··· PROVIDED MATERIAL

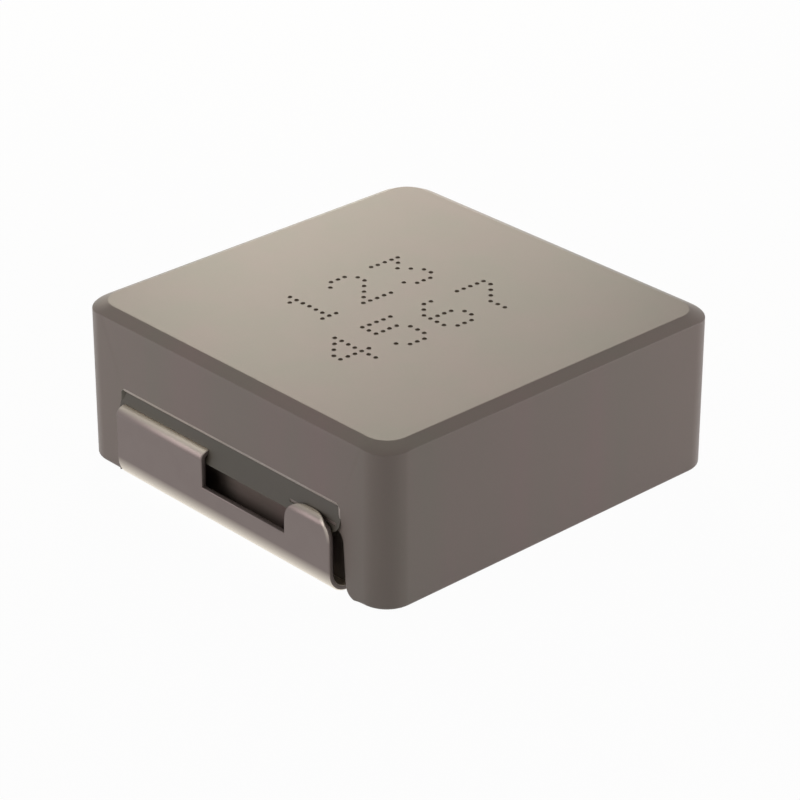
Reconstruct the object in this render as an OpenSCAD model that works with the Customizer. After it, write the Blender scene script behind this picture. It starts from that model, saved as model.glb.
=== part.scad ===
// Shielded SMD power inductor: a square block of pressed magnetic compound,
// moulded round a flat-wire coil, with two lead-frame terminals bent down its
// sides and under it.
// Millimetres. +Z is up and +X runs from one terminal to the other. The origin
// is on the seating plane, below the middle of the block.

/* [Body] */
// Width and depth of the square block
body_w = 17.15; // [16:0.05:20]
// Height of the block itself, from its underside to its top
body_h = 6.57; // [6:0.01:9]
// Radius of the block's upright corners
corner_r = 1.17; // [0.8:0.01:1.6]
// Radius of the corners of the flat top, inside the chamfer
top_corner_r = 0.92; // [0.6:0.01:1.2]
// How far the chamfer round the top comes in
chamfer_in = 0.50; // [0.2:0.01:0.7]
// How far the chamfer round the top goes down
chamfer_down = 0.24; // [0.1:0.01:0.5]
// Gap between the board and the block's underside
standoff = 0.10; // [0.04:0.01:0.16]

/* [Shelf above each terminal] */
// Width of the shelf
shelf_w = 12.50; // [12.3:0.05:13.5]
// Height of the shelf's top edge above the board
shelf_top = 3.80; // [3.6:0.01:4.6]
// Height of the shelf's lower lip above the board
lip_z = 2.56; // [2.3:0.01:2.7]
// How far the sloping face has sunk into the side at the shelf's top edge
shelf_sink = 0.16; // [0.06:0.01:0.3]
// Radius of the shelf's corners
shelf_r = 0.42; // [0.2:0.01:0.6]
// Radius of the rounded edge between the side and the shelf's top
shelf_edge_r = 0.30; // [0.1:0.01:0.35]

/* [Pocket behind each terminal] */
// Width of the pocket at its top
pocket_w = 12.72; // [12.6:0.02:13.6]
// How much wider the pocket is at its foot, both sides together
pocket_flare = 0.28; // [0:0.02:0.8]
// Height of the pocket's top above the board
pocket_top = 2.70; // [2.5:0.01:2.8]
// Depth of the pocket into the side
pocket_depth = 0.55; // [0.5:0.01:1]
// Radius of the pocket's upper corners
pocket_r = 0.42; // [0.2:0.01:0.6]
// Radius where the pocket's sides run out under the block
pocket_foot_r = 0.70; // [0.3:0.01:1]

/* [Terminals] */
// Width of the strip
strip_w = 12.10; // [11.4:0.05:12.2]
// Thickness of the sheet
strip_t = 0.24; // [0.2:0.01:0.28]
// How far the strip's outer face stands out from the side of the block
strip_reach = 0.405; // [0.36:0.005:0.6]
// Height of the lead's top face above the board, where it leaves the block
lead_top = 3.10; // [2.95:0.01:3.4]
// Outer radius of the bend where the lead turns down
top_bend_r = 0.35; // [0.3:0.01:0.4]
// Outer radius of the bend where the strip turns under the block
foot_bend_r = 0.90; // [0.6:0.01:1.0]
// Length of the foot, from the strip's outer face to its free end
foot_l = 3.00; // [2.2:0.05:4]
// Width of the prong that becomes the lead
wide_prong_w = 5.00; // [4.4:0.05:5.4]
// Width of the short prong with the rounded tip
short_prong_w = 2.45; // [2:0.05:3]
// Height of the bottom of the window between the prongs, above the board
window_z = 1.64; // [1.2:0.01:2]
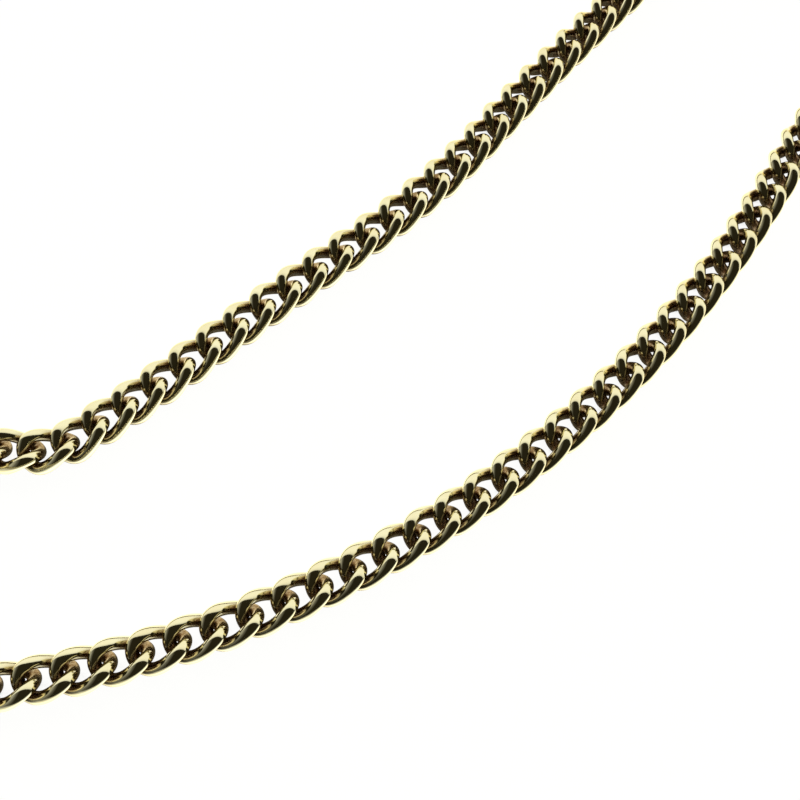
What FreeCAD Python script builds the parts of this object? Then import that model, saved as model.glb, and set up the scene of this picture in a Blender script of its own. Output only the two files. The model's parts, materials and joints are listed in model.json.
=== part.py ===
import FreeCAD, Part
import math
import os
from FreeCAD import Placement, Rotation, Vector

# Pocket watch chain: 86 twisted curb links with a spring swivel at one end and a T-bar at the
# other. It lies on the floor plane z = 0. Lengths are in mm, angles in degrees.

# Curb link: an oval of round wire, twisted so that its two ends lean opposite ways.
PITCH = 3.65
WIRE = 1.35
LINK_SLACK = 0.11
LINK_HALF_LENGTH = (PITCH + WIRE + LINK_SLACK) / 2
LINK_HALF_WIDTH = 1.68
LINK_TWIST = 1.10
LINK_SPANS = 8
AXIS_HEIGHT = LINK_TWIST + WIRE / 2

# Route of the chain, from the swivel to the T-bar: links in a stretch, turn at each link.
START_HEADING = 180.0
ROUTE = [
    (5, 11.79),
    (4, -0.85),
    (6, -1.55),
    (6, -1.65),
    (6, -1.9),
    (8, -1.85),
    (4, 0.7),
    (15, -13.95),
    (3, 3.5),
    (2, 21.1),
    (4, 1.3),
    (6, -0.5),
    (6, 2.2),
    (10, -0.5),
]
LINKS_PER_NODE = 2

# Jump rings and eyes. Lean is the tilt of the ring's plane about the line of the chain.
CONTACT_GAP = 0.06
JUMP_RING_RADIUS = 2.2
JUMP_RING_WIRE = 1.0
JUMP_RING_LEAN = 35.0
EYE_RADIUS = 2.0
EYE_WIRE = 1.1
EYE_LEAN = -36.0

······

* SHORT EXERCISE *
Send back each record exactly as it stands.

* EXPECTED ANSWER *
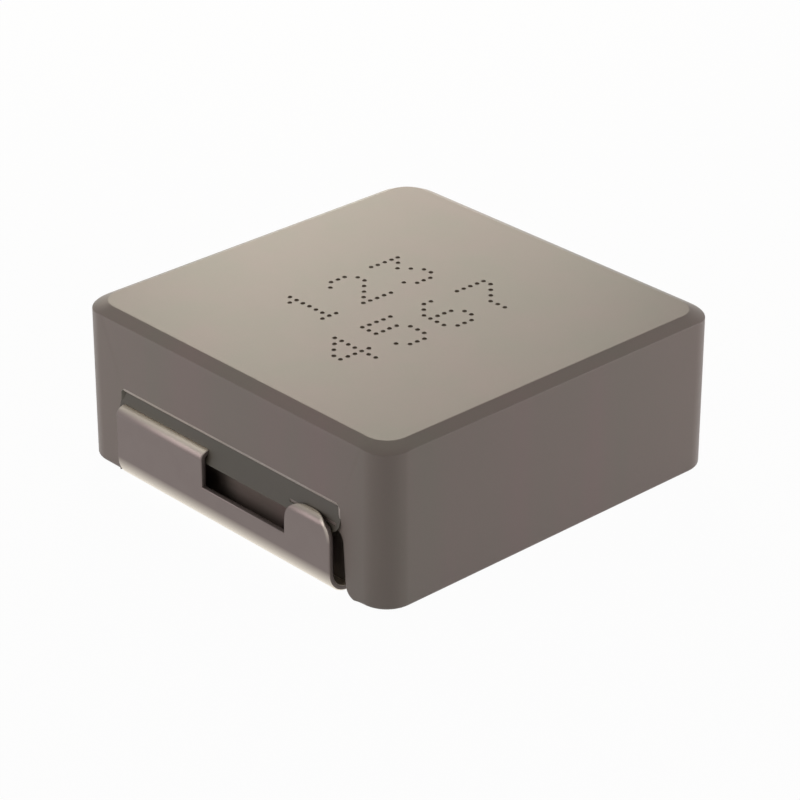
Reconstruct the object in this render as an OpenSCAD model that works with the Customizer. After it, write the Blender scene script behind this picture. It starts from that model, saved as model.glb.
=== part.scad ===
// Shielded SMD power inductor: a square block of pressed magnetic compound,
// moulded round a flat-wire coil, with two lead-frame terminals bent down its
// sides and under it.
// Millimetres. +Z is up and +X runs from one terminal to the other. The origin
// is on the seating plane, below the middle of the block.

/* [Body] */
// Width and depth of the square block
body_w = 17.15; // [16:0.05:20]
// Height of the block itself, from its underside to its top
body_h = 6.57; // [6:0.01:9]
// Radius of the block's upright corners
corner_r = 1.17; // [0.8:0.01:1.6]
// Radius of the corners of the flat top, inside the chamfer
top_corner_r = 0.92; // [0.6:0.01:1.2]
// How far the chamfer round the top comes in
chamfer_in = 0.50; // [0.2:0.01:0.7]
// How far the chamfer round the top goes down
chamfer_down = 0.24; // [0.1:0.01:0.5]
// Gap between the board and the block's underside
standoff = 0.10; // [0.04:0.01:0.16]

/* [Shelf above each terminal] */
// Width of the shelf
shelf_w = 12.50; // [12.3:0.05:13.5]
// Height of the shelf's top edge above the board
shelf_top = 3.80; // [3.6:0.01:4.6]
// Height of the shelf's lower lip above the board
lip_z = 2.56; // [2.3:0.01:2.7]
// How far the sloping face has sunk into the side at the shelf's top edge
shelf_sink = 0.16; // [0.06:0.01:0.3]
// Radius of the shelf's corners
shelf_r = 0.42; // [0.2:0.01:0.6]
// Radius of the rounded edge between the side and the shelf's top
shelf_edge_r = 0.30; // [0.1:0.01:0.35]

/* [Pocket behind each terminal] */
// Width of the pocket at its top
pocket_w = 12.72; // [12.6:0.02:13.6]
// How much wider the pocket is at its foot, both sides together
pocket_flare = 0.28; // [0:0.02:0.8]
// Height of the pocket's top above the board
pocket_top = 2.70; // [2.5:0.01:2.8]
// Depth of the pocket into the side
pocket_depth = 0.55; // [0.5:0.01:1]
// Radius of the pocket's upper corners
pocket_r = 0.42; // [0.2:0.01:0.6]
// Radius where the pocket's sides run out under the block
pocket_foot_r = 0.70; // [0.3:0.01:1]

/* [Terminals] */
// Width of the strip
strip_w = 12.10; // [11.4:0.05:12.2]
// Thickness of the sheet
strip_t = 0.24; // [0.2:0.01:0.28]
// How far the strip's outer face stands out from the side of the block
strip_reach = 0.405; // [0.36:0.005:0.6]
// Height of the lead's top face above the board, where it leaves the block
lead_top = 3.10; // [2.95:0.01:3.4]
// Outer radius of the bend where the lead turns down
top_bend_r = 0.35; // [0.3:0.01:0.4]
// Outer radius of the bend where the strip turns under the block
foot_bend_r = 0.90; // [0.6:0.01:1.0]
// Length of the foot, from the strip's outer face to its free end
foot_l = 3.00; // [2.2:0.05:4]
// Width of the prong that becomes the lead
wide_prong_w = 5.00; // [4.4:0.05:5.4]
// Width of the short prong with the rounded tip
short_prong_w = 2.45; // [2:0.05:3]
// Height of the bottom of the window between the prongs, above the board
window_z = 1.64; // [1.2:0.01:2]
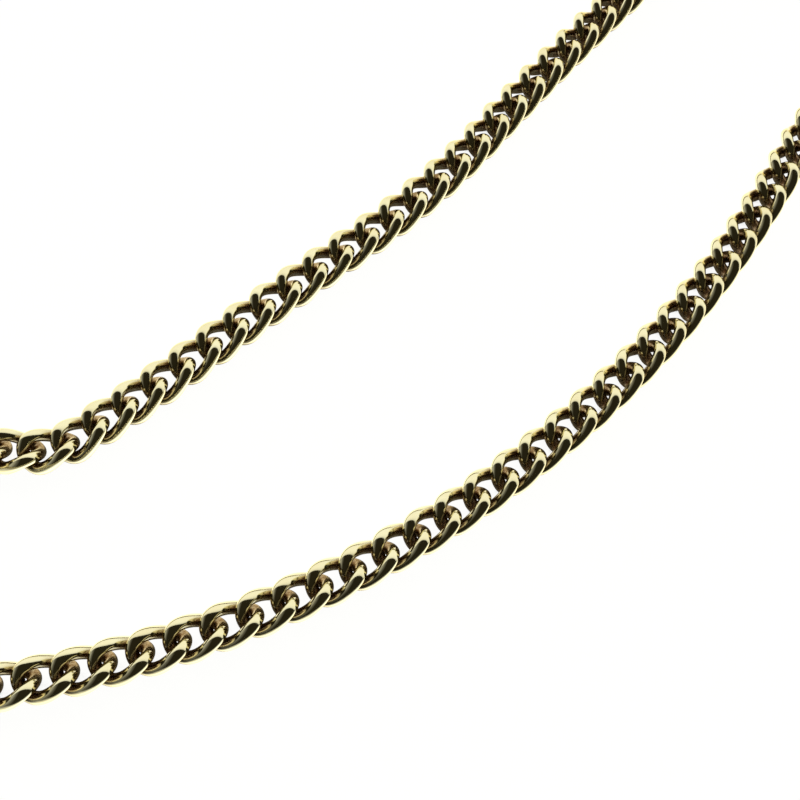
What FreeCAD Python script builds the parts of this object? Then import that model, saved as model.glb, and set up the scene of this picture in a Blender script of its own. Output only the two files. The model's parts, materials and joints are listed in model.json.
=== part.py ===
import FreeCAD, Part
import math
import os
from FreeCAD import Placement, Rotation, Vector

# Pocket watch chain: 86 twisted curb links with a spring swivel at one end and a T-bar at the
# other. It lies on the floor plane z = 0. Lengths are in mm, angles in degrees.

# Curb link: an oval of round wire, twisted so that its two ends lean opposite ways.
PITCH = 3.65
WIRE = 1.35
LINK_SLACK = 0.11
LINK_HALF_LENGTH = (PITCH + WIRE + LINK_SLACK) / 2
LINK_HALF_WIDTH = 1.68
LINK_TWIST = 1.10
LINK_SPANS = 8
AXIS_HEIGHT = LINK_TWIST + WIRE / 2

# Route of the chain, from the swivel to the T-bar: links in a stretch, turn at each link.
START_HEADING = 180.0
ROUTE = [
    (5, 11.79),
    (4, -0.85),
    (6, -1.55),
    (6, -1.65),
    (6, -1.9),
    (8, -1.85),
    (4, 0.7),
    (15, -13.95),
    (3, 3.5),
    (2, 21.1),
    (4, 1.3),
    (6, -0.5),
    (6, 2.2),
    (10, -0.5),
]
LINKS_PER_NODE = 2

# Jump rings and eyes. Lean is the tilt of the ring's plane about the line of the chain.
CONTACT_GAP = 0.06
JUMP_RING_RADIUS = 2.2
JUMP_RING_WIRE = 1.0
JUMP_RING_LEAN = 35.0
EYE_RADIUS = 2.0
EYE_WIRE = 1.1
EYE_LEAN = -36.0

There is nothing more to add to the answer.